WORK TO DO:
Your task is to quote the material that follows, in full and exactly.

** Start **

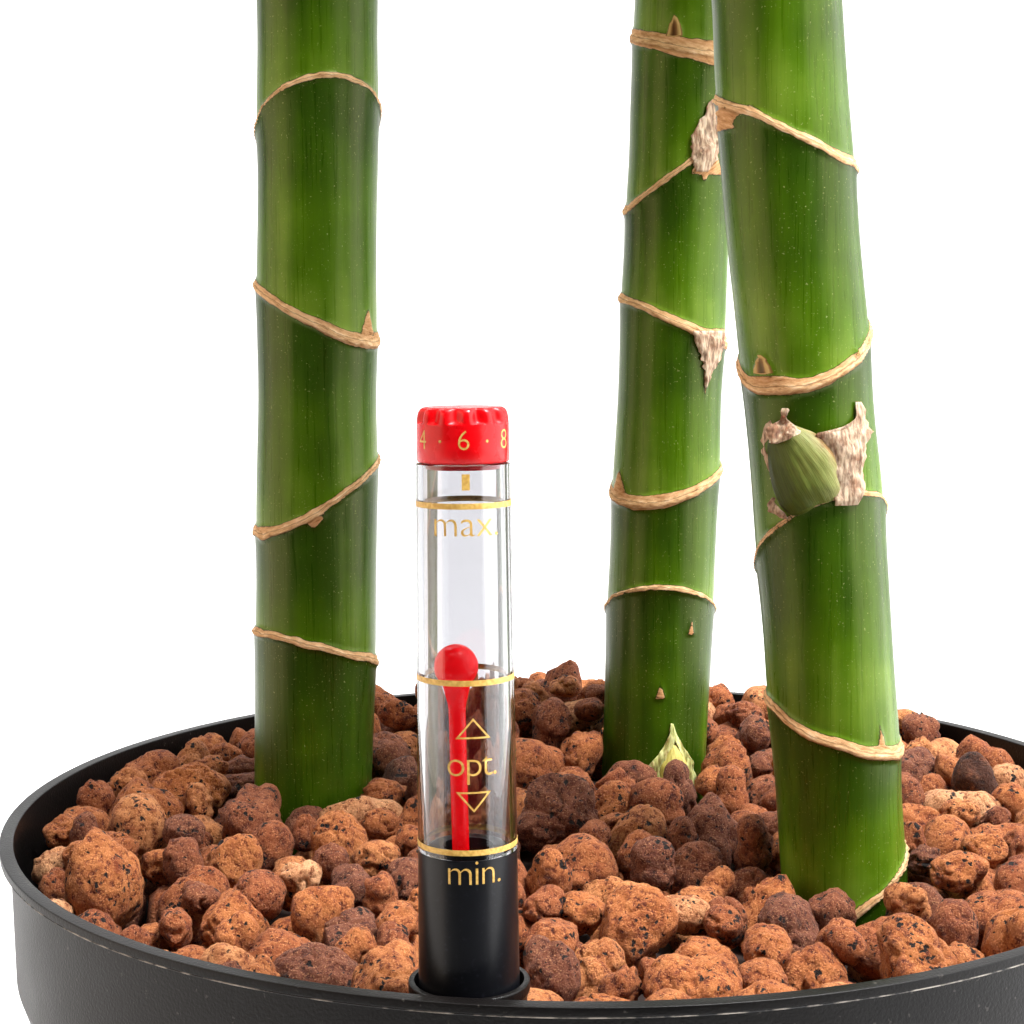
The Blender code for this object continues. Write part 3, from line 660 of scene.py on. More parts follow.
def fired_clay():
    """Expanded clay: each granule its own shade of brick, rugged, pitted and gritty."""
    material, add, finish = new_material("expanded_clay", 0.82, 1.5, Specular_IOR_Level=0.4)
    coords = add("TexCoord", gives="Object")
    tint = add("Attribute", gives="Fac", attribute_name="tint")
    soot = add("Attribute", gives="Fac", attribute_name="soot")
    base = add("ValToRGB", {"Fac": tint},
               stops=[(0.0, "#7c4730"), (0.3, "#a15a31"), (0.6, "#be733c"), (0.85, "#cb8752"),
                      (1.0, "#dfa678")])
    # Blotches 3 mm wide, where the kiln's heat varied.
    blotch = add("TexNoise", {"Vector": coords, "Scale": 330.0, "Detail": 8.0, "Roughness": 0.70})
    shade = add("ValToRGB", {"Fac": blotch},
                stops=[(0.32, "#a87c62"), (0.46, "#e8dacf"), (0.58, "#ffffff")])
    toned = add("Mix", {0: 1.0, 6: base, 7: shade}, 2, data_type="RGBA", blend_type="MULTIPLY")
    # The crust is rugged at every size from 1 mm down, and its hollows are darkened with painted
    # shade.
    rugged = add("TexNoise", {"Vector": coords, "Scale": 850.0, "Detail": 9.0, "Roughness": 0.72})
    cavity_shade = add("ValToRGB", {"Fac": rugged},
                stops=[(0.30, "#3a2014"), (0.40, "#a88068"), (0.49, "#ffffff")])
    shaded_crust = add("Mix", {0: 1.0, 6: toned, 7: cavity_shade}, 2, data_type="RGBA", blend_type="MULTIPLY")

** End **

THE RESULT:
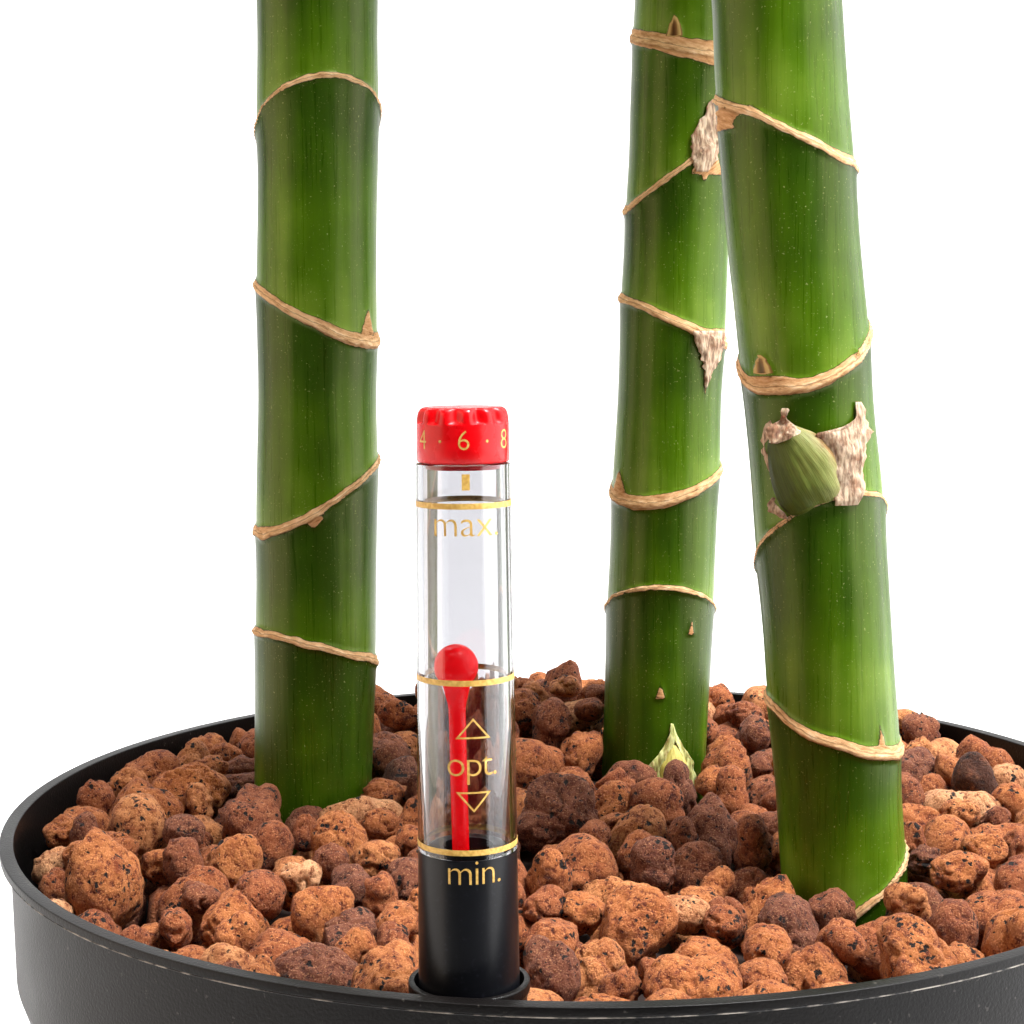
The Blender code for this object continues. Write part 3, from line 660 of scene.py on. More parts follow.
def fired_clay():
    """Expanded clay: each granule its own shade of brick, rugged, pitted and gritty."""
    material, add, finish = new_material("expanded_clay", 0.82, 1.5, Specular_IOR_Level=0.4)
    coords = add("TexCoord", gives="Object")
    tint = add("Attribute", gives="Fac", attribute_name="tint")
    soot = add("Attribute", gives="Fac", attribute_name="soot")
    base = add("ValToRGB", {"Fac": tint},
               stops=[(0.0, "#7c4730"), (0.3, "#a15a31"), (0.6, "#be733c"), (0.85, "#cb8752"),
                      (1.0, "#dfa678")])
    # Blotches 3 mm wide, where the kiln's heat varied.
    blotch = add("TexNoise", {"Vector": coords, "Scale": 330.0, "Detail": 8.0, "Roughness": 0.70})
    shade = add("ValToRGB", {"Fac": blotch},
                stops=[(0.32, "#a87c62"), (0.46, "#e8dacf"), (0.58, "#ffffff")])
    toned = add("Mix", {0: 1.0, 6: base, 7: shade}, 2, data_type="RGBA", blend_type="MULTIPLY")
    # The crust is rugged at every size from 1 mm down, and its hollows are darkened with painted
    # shade.
    rugged = add("TexNoise", {"Vector": coords, "Scale": 850.0, "Detail": 9.0, "Roughness": 0.72})
    cavity_shade = add("ValToRGB", {"Fac": rugged},
                stops=[(0.30, "#3a2014"), (0.40, "#a88068"), (0.49, "#ffffff")])
    shaded_crust = add("Mix", {0: 1.0, 6: toned, 7: cavity_shade}, 2, data_type="RGBA", blend_type="MULTIPLY")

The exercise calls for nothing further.